The Cayman Islands government and developers of The Ritz-Carlton, Grand Cayman, have had arrangements regarding import duty concessions for nearly 15 years, when the resort property was still in the conceptual phase, according to public documents.
The records were released by the Customs Department and the Public Finance section of Premier Juliana O’Connor-Connolly’s ministry following a request by the Caymanian Compass under the Freedom of Information law.
The first agreement, dated 1 December, 1998, is between then-Cayman Islands Governor John Owen and five companies, including four headed up by Ritz developer Michael Ryan. The other company is Humphreys (Cayman) Ltd., the owner of Grand Cayman’s Holiday Inn, which was rased to make way for the Ritz.

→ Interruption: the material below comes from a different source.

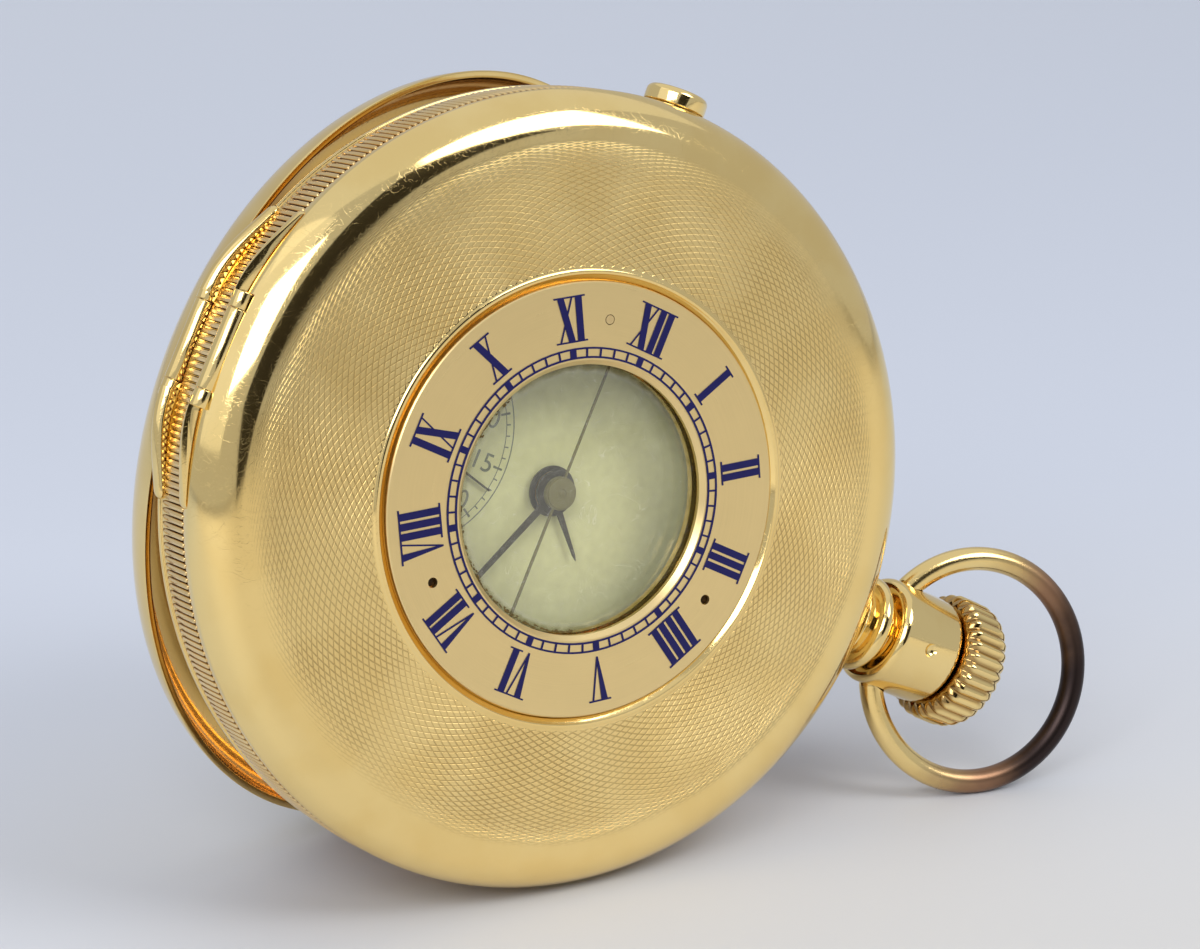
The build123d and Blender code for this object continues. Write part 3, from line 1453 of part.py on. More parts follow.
with BuildPart() as hairspring:
    spring_plane = level(hairspring_front, *balance_place)
    coil_start = collet_radius - hairspring_wall
    coils = spiral(spring_plane, coil_start, hairspring_pitch, hairspring_wall, hairspring_turns)
    extrude(coils, amount=-hairspring_height)
    extrude(disc(spring_plane, collet_radius, arbor_radius + shaft_gap / 2), amount=-hairspring_height)
export(hairspring, "hairspring")

balance_reach = math.hypot(*balance_place)
cock_heading = heading(centre, balance_place)
with BuildPart() as balance_cock:
    with BuildSketch(turned_to(cock_heading, top_plate_back)):
        with BuildLine():
            Polyline(
                (balance_reach, -cock_table),
                (cock_foot_inner, -cock_table),
                (cock_foot_inner, -cock_foot_half),
                (top_plate_radius + overrun, -cock_foot_half),
                (top_plate_radius + overrun, cock_foot_half),
                (cock_foot_inner, cock_foot_half),
                (cock_foot_inner, cock_table),
                (balance_reach, cock_table),
                close=True,
            )
        make_face()
        with Locations((balance_reach, 0)):
            Circle(cock_table)
        Circle(top_plate_radius - 4 * wheel_gap, mode=Mode.INTERSECT)
    extrude(amount=cock_back - top_plate_back)
    cock_hole = disc(level(top_plate_back, *balance_place), pivot_bore)
    extrude(cock_hole, amount=cock_back - top_plate_back, mode=Mode.SUBTRACT)
export(balance_cock, "balance_cock")

with BuildPart() as regulator:
    with BuildSketch(turned_to(cock_heading, cock_back)):
        with Locations((balance_reach, 0)):
            Circle(regulator_radius)
            Rectangle(regulator_length, regulator_width, align=(Align.MIN, Align.CENTER))
        with Locations((balance_reach, 0)):
            Circle(regulator_bore, mode=Mode.SUBTRACT)
    extrude(amount=-wheel_thickness)
export(regulator, "regulator")

# Bridge over the centre seconds work
far_foot = third_distance + sweep_teeth * sweep_module / 2 + bridge_foot_stand
with BuildPart() as sweep_bridge:
    bridge_frame = turned_to(towards_third, sweep_bridge_front)
    with BuildSketch(bridge_frame):
        with Locations(((far_foot - bridge_near_foot) / 2, 0)):
            SlotCenterToCenter(far_foot + bridge_near_foot, bridge_width)
    extrude(amount=-bridge_thickness)
    with BuildSketch(bridge_frame):
        with Locations((far_foot, 0), (-bridge_near_foot, 0)):
            Circle(bridge_width / 2 - wheel_gap)
    extrude(amount=top_plate_back - sweep_bridge_front)
    with BuildSketch(bridge_frame):
        with Locations((0, 0), (third_distance, 0)):
            Circle(pivot_bore)
    extrude(amount=-bridge_thickness, mode=Mode.SUBTRACT)
export(sweep_bridge, "sweep_bridge")

# Barrel with its mainspring
barrel_radius = barrel_teeth * barrel_module / 2 - 2.5 * barrel_module
barrel_axis = spindle(*barrel_place)
with BuildPart() as barrel_drum:
    flange = toothed(
        level(barrel_front, *barrel_place),
        barrel_teeth,
        barrel_module,
        heading(barrel_place, centre),
        wheel_tooth_shares,
        barrel_arbor_radius / 2,
    )
    extrude(flange, amount=-barrel_flange)
    extrude(disc(level(barrel_front, *barrel_place), barrel_radius), amount=barrel_back - barrel_front)
    drum_hollow = disc(level(barrel_back, *barrel_place), barrel_radius - barrel_wall)
    extrude(drum_hollow, amount=barrel_front - barrel_back - barrel_flange, mode=Mode.SUBTRACT)
    arbor_hole = disc(level(barrel_front, *barrel_place), pillar_radius + shaft_gap)
    extrude(arbor_hole, amount=-barrel_flange, mode=Mode.SUBTRACT)
export(barrel_drum, "barrel")

with BuildPart() as barrel_cover:
    lid_radius = barrel_radius - barrel_wall - shaft_gap / 2
    lid = disc(level(barrel_back, *barrel_place), lid_radius, pillar_radius + shaft_gap)
    extrude(lid, amount=barrel_cover_thickness)
export(barrel_cover, "barrel_cover")

spring_front = barrel_front - barrel_flange - wheel_gap
spring_back = barrel_back + barrel_cover_thickness + wheel_gap
with BuildPart() as mainspring:
    inner_coil = barrel_arbor_radius + shaft_gap
    spring_plane = level(spring_front, *barrel_place)
    coils = spiral(spring_plane, inner_coil, mainspring_pitch, mainspring_wall, mainspring_turns)
    extrude(coils, amount=spring_back - spring_front)
export(mainspring, "mainspring")

with BuildPart() as barrel_arbor:
    arbor_corners = (
        (0, plate_back + plate_thickness / 2 - seat_gap),
        (pillar_radius, plate_back + plate_thickness / 2 - seat_gap),
        (pillar_radius, spring_front),
        (barrel_arbor_radius, spring_front),
        (barrel_arbor_radius, spring_back),
        (pillar_radius, spring_back),
        (pillar_radius, top_plate_back + seat_gap),
        (0, top_plate_back + seat_gap),
    )
    revolve(steps(*barrel_place, arbor_corners), axis=barrel_axis)
export(barrel_arbor, "barrel_arbor")

# Winding wheels
with BuildPart() as ratchet_wheel:
    to_crown = heading(barrel_place, crown_wheel_place)
    ratchet_teeth_sketch = toothed(
        level(crown_wheel_front, *barrel_place),
        ratchet_teeth,
        ratchet_module,
        to_crown + 180 / ratchet_teeth,
        wheel_tooth_shares,
        pillar_radius + shaft_gap / 2,
    )
    extrude(ratchet_teeth_sketch, amount=-winding_wheel_thickness)
export(ratchet_wheel, "ratchet_wheel")

with BuildPart() as crown_wheel:
    crown_wheel_level = level(crown_wheel_front, *crown_wheel_place)
    crown_teeth = toothed(
        crown_wheel_level,
        crown_wheel_teeth,
        ratchet_module,
        heading(crown_wheel_place, barrel_place),
        wheel_tooth_shares,
        plate_screw_radius / 2 + shaft_gap,
    )
    extrude(crown_teeth, amount=-winding_wheel_thickness)
    head_room = disc(level(crown_wheel_back, *crown_wheel_place), plate_screw_radius + shaft_gap)
    extrude(head_room, amount=crown_screw_head, mode=Mode.SUBTRACT)
    with BuildSketch(crown_wheel_level):
        with PolarLocations(crown_wheel_teeth * winding_module / 2, crown_wheel_teeth):
            Rectangle(face_tooth_length, face_tooth_width)
    extrude(amount=face_tooth_height)
export(crown_wheel, "crown_wheel")

crown_screw_seat = crown_wheel_back + crown_screw_head - shaft_gap / 4
crown_screw_shank = crown_wheel_front - crown_screw_seat + winding_wheel_thickness
group([screw(crown_wheel_place, crown_screw_seat, crown_screw_head, crown_screw_shank)], "crown_wheel_screw")

with BuildPart() as click:
    click_frame = turned_to(click_heading + 90)
    click_origin = level(crown_wheel_front, *click_place).origin
    with BuildSketch(Plane(origin=click_origin, x_dir=click_frame.x_dir, z_dir=watch.z_dir)):
        with BuildLine():
            Polyline(
                (0, -click_arm),
                (click_length - click_arm, -click_arm),
                (click_length, click_arm),
                (click_length - click_arm, 2 * click_arm),
                (0, click_arm),
                close=True,
            )
        make_face()
        Circle(click_hub_radius)
        Circle(click_stud_radius + shaft_gap, mode=Mode.SUBTRACT)
    extrude(amount=-winding_wheel_thickness)
export(click, "click")

# Motion work behind the dial
cannon_module = 2 * motion_distance / (cannon_leaves + minute_wheel_teeth)
hour_module = 2 * motion_distance / (minute_leaves + hour_wheel_teeth)
minute_wheel_front = motion_floor + wheel_gap + wheel_thickness + wheel_gap
hour_wheel_front = plate_front - wheel_gap
minute_hand_level = dial_face + 7 * hand_thickness
hour_hand_level = dial_face + 3 * hand_thickness
seconds_hand_level = dial_face + glass_clearance - 7 * wheel_gap
with BuildPart() as cannon_pinion:
    tube_length = minute_hand_level + 2 * hand_thickness - (motion_floor + wheel_gap)
    tube = disc(level(motion_floor + wheel_gap), cannon_tube_radius, centre_tube_radius + shaft_gap / 2)
    extrude(tube, amount=tube_length)
    cannon = toothed(
        level(motion_floor + wheel_gap / 2),
        cannon_leaves,
        cannon_module,
        motion_heading,
        leaf_tooth_shares,
        centre_tube_radius + shaft_gap / 2,
    )
    extrude(cannon, amount=wheel_thickness + 2 * wheel_gap)
export(cannon_pinion, "cannon_pinion")

with BuildPart() as minute_wheel:
    minute_teeth = toothed(
        level(minute_wheel_front, *minute_wheel_place),
        minute_wheel_teeth,
        cannon_module,
        motion_heading + 180 + 180 / minute_wheel_teeth,
        wheel_tooth_shares,
        arbor_radius,
    )
    extrude(minute_teeth, amount=-wheel_thickness)
    minute_pinion = toothed(
        level(minute_wheel_front, *minute_wheel_place),
        minute_leaves,
        hour_module,
        motion_heading + 180,
        leaf_tooth_shares,
        arbor_radius,
    )
    extrude(minute_pinion, amount=hour_wheel_front - minute_wheel_front)
export(minute_wheel, "minute_wheel")

with BuildPart() as hour_wheel:
    hour_teeth = toothed(
        level(hour_wheel_front, 0, 0),
        hour_wheel_teeth,
        hour_module,
        motion_heading + 180 / hour_wheel_teeth,
        wheel_tooth_shares,
        cannon_tube_radius + shaft_gap,
    )
    extrude(hour_teeth, amount=-wheel_thickness)
    hour_tube = disc(level(hour_wheel_front), hour_tube_radius, cannon_tube_radius + shaft_gap)
    extrude(hour_tube, amount=hour_hand_level + hand_thickness - hour_wheel_front)
export(hour_wheel, "hour_wheel")


# Hands
def hand(height, degrees, boss, bore, outline_points, place=(0, 0)):
    """Hand outline that points clockwise from XII by an angle, with its boss and bore."""
    frame = turned_to(90 - degrees)
    plane = Plane(origin=level(height, *place).origin, x_dir=frame.x_dir, z_dir=watch.z_dir)
    with BuildSketch(plane) as drawn:
        with BuildLine():
            Polyline(*outline_points, close=True)
        make_face()
        Circle(boss)
        if bore > 0:
            Circle(bore, mode=Mode.SUBTRACT)
    return drawn.sketch


def scaled(shares, length):
    """Corners of a hand from their shares of its length."""
    return [(x * length, y * length) for x, y in shares]


hand_fit = shaft_gap / 2
with BuildPart() as hour_hand:
    hour_points = scaled(hour_hand_shares, hour_hand_length)
    hour_sketch = hand(hour_hand_level, hour_hand_angle, hour_boss, hour_tube_radius + hand_fit, hour_points)
    extrude(hour_sketch, amount=hand_thickness)
export(hour_hand, "hour_hand")

with BuildPart() as minute_hand:
    minute_points = scaled(minute_hand_shares, minute_hand_length)
    minute_bore = cannon_tube_radius + hand_fit
    minute_sketch = hand(minute_hand_level, minute_hand_angle, minute_boss, minute_bore, minute_points)
    extrude(minute_sketch, amount=hand_thickness)
export(minute_hand, "minute_hand")

with BuildPart() as centre_seconds_hand:
    seconds_points = scaled(seconds_hand_shares, seconds_hand_length)
    seconds_bore = sweep_arbor_radius + hand_fit
    seconds_sketch = hand(seconds_hand_level, seconds_hand_angle, seconds_boss, seconds_bore, seconds_points)
    extrude(seconds_sketch, amount=hand_thickness)
    extrude(disc(level(seconds_hand_level), seconds_boss, seconds_bore), amount=seconds_boss_height)
export(centre_seconds_hand, "centre_seconds_hand")

with BuildPart() as small_seconds_hand:
    small_points = scaled(small_hand_shares, small_seconds_length)
    small_bore = arbor_radius / 2 + hand_fit
    small_sketch = hand(
        small_hand_level, small_seconds_angle, small_boss, small_bore, small_points, fourth_place
    )
    extrude(small_sketch, amount=hand_thickness)
export(small_seconds_hand, "small_seconds_hand")


# Case springs in the groove of the case middle
def arc_spring(first, last):
    """Curved flat spring in the groove between two angles."""
    outer = spring_groove_radius - seat_gap
    inner = outer - case_spring_width
    middle = (first + last) / 2
    with BuildPart() as spring:
        with BuildSketch(level(groove_back + wheel_gap)):
            with BuildLine():
                ThreePointArc(polar(outer, first), polar(outer, middle), polar(outer, last))
                Line(polar(outer, last), polar(inner, last))
                ThreePointArc(polar(inner, last), polar(inner, middle), polar(inner, first))
                Line(polar(inner, first), polar(outer, first))
            make_face()
        extrude(amount=spring_groove_height - 2 * wheel_gap)
    return spring


export(arc_spring(*lock_spring_arc), "lock_spring")
export(arc_spring(*lift_spring_arc), "lift_spring")

# Spring of the push-piece, round its stem between the tube and the head
with BuildPart() as push_spring:
    spring_length = push_stand + push_recess - 2 * push_spring_wire - 2 * shaft_gap
    spring_start = push_seat.offset(push_floor + push_spring_wire + shaft_gap)
    coil_radius = push_stem_radius + shaft_gap + push_spring_wire
    with BuildLine() as coil:
        Helix(
            spring_length / push_spring_turns,
            spring_length,
            coil_radius,
            center=spring_start.origin,
            direction=spring_start.z_dir,
        )
    wire = coil.line
    with BuildSketch(Plane(origin=wire @ 0, z_dir=wire % 0)) as wire_end:
        Circle(push_spring_wire)
    sweep(wire_end.sketch, path=wire, is_frenet=True)
export(push_spring, "push_spring")
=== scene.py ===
# Dressing of the half hunter pocket watch: its turned and engraved gold case, its glass, dial and works.
# Shapes and patterns are drawn in millimetres of the watch's own frame, where x runs to the pendant
# at III, y to XII, and z out through the dial, and are then put in their place in metres.
import json
import math
import random

import bmesh
import bpy
from mathutils import Matrix, Vector


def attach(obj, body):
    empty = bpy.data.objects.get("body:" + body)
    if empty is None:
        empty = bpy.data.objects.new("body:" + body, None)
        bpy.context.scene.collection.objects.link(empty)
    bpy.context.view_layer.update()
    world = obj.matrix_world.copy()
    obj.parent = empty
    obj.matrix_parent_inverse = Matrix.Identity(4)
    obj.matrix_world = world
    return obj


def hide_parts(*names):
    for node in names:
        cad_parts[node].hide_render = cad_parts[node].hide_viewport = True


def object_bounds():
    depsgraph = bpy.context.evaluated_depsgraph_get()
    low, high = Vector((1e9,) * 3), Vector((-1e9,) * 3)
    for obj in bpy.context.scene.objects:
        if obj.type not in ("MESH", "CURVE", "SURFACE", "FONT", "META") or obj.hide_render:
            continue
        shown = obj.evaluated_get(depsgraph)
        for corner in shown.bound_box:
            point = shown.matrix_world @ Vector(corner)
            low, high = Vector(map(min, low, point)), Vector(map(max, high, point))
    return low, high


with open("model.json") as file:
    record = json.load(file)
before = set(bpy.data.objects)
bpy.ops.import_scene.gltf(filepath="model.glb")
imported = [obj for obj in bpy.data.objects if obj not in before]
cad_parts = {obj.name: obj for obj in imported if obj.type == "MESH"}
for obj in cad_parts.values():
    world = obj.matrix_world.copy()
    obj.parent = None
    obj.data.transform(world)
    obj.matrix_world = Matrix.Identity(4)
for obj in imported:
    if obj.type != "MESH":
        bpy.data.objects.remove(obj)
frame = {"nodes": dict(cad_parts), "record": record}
cad_low, cad_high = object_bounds()
nodes = frame["nodes"]

# Stance of the watch, as the case stands
roll = math.radians(27.83)
lean = math.radians(5.3)
case_radius = 25.0
band_height = 3.5
millimetre = 0.001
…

The 1998 agreement references the “agreed deferral … of payment to the Government of customs duty on all goods imported into Grand Cayman for the Hotel … for a period of three years from the date of import of such goods”.
Duty concessions were revisited several years later. In a letter to the Ritz dated 22 October, 2004, then-Financial Secretary George McCarthy wrote that Cabinet had agreed to waive US$4.46 million in import duties, or 20 per cent of the US$22.3 million duty waiver requested by the resort.
“The remaining US$17.84 million in duty would be deferred and paid in equal quarterly instalments over a seven-year period; the first payment to be made on 30 June, 2005,” according to Mr. McCarthy’s letter. “All the duty arising on the importation of items specified are to be fully paid to Government by March 2012.”
According to the letter, the Ritz had requested the duty waiver in a letter dated 27 September, 2004, about two weeks after the devastating landfall of Hurricane Ivan.
The hurricane delayed the opening of the hotel until December 2005. Afterward, the developer and government renegotiated the duty payment schedule.
In a letter dated 7 August, 2006, Collector of Customs J. Carlon Powery wrote to the chief financial officer of Ritz development company Cesar Hotelco (Cayman) Ltd., referring to a meeting held 13 July, 2006, between Mr. Powery, Financial Secretary Kenneth Jefferson and the finance manager of Customs and two Ritz representatives.
“We agreed to a payment plan in respect of import duty that was deferred when various items were brought into the Islands for the purpose of constructing and out-fitting the above-mentioned development,” Mr. Powery wrote. “We agreed to a plan that involves quarterly payments of CI$347,818 being made to the Government of the Cayman Islands; the first payment due on 30 September, 2006 – with the last payment being due on 31 March, 2012.”
According to Mr. Powery’s letter, the Ritz developer owed nearly CI$8 million (or US$9.52 million) as of 30 June, 2006. The government specified the total value of import duty deferred could not exceed US$17.84 million or CI$14.98 million.
A table also released by government indicates that the Ritz developer made the required quarterly payments of CI$347,818 from September 2006 to March 2009, paying CI$3.83 million. At that time, the developer had a total deferred import duty amount of CI$10.01 million, leaving a debt of CI$6.19 million to government.
As the Compass has previously reported, the Ritz developer missed the payment due in June 2009 and then attempted to restart discussions with the government on a new duty payment arrangement. This did not pan out and the resort companies were put into receivership in March 2012. The Ritz properties were sold at auction 31 October, 2012, with winning bidder RC Cayman also being the resort’s secured creditor.
After the auction, then-Premier McKeeva Bush and RC Cayman engaged in a public dispute over who exactly owes the government the CI$6.19 million. RC Cayman has filed legal actions against Cayman officials asking the court to compel the transfer of transfer of title to the Ritz properties. The Ritz buyers say they paid about CI$9.6 million in stamp duty (on the property transfer, not import duty) to the government on 20 December, 2012.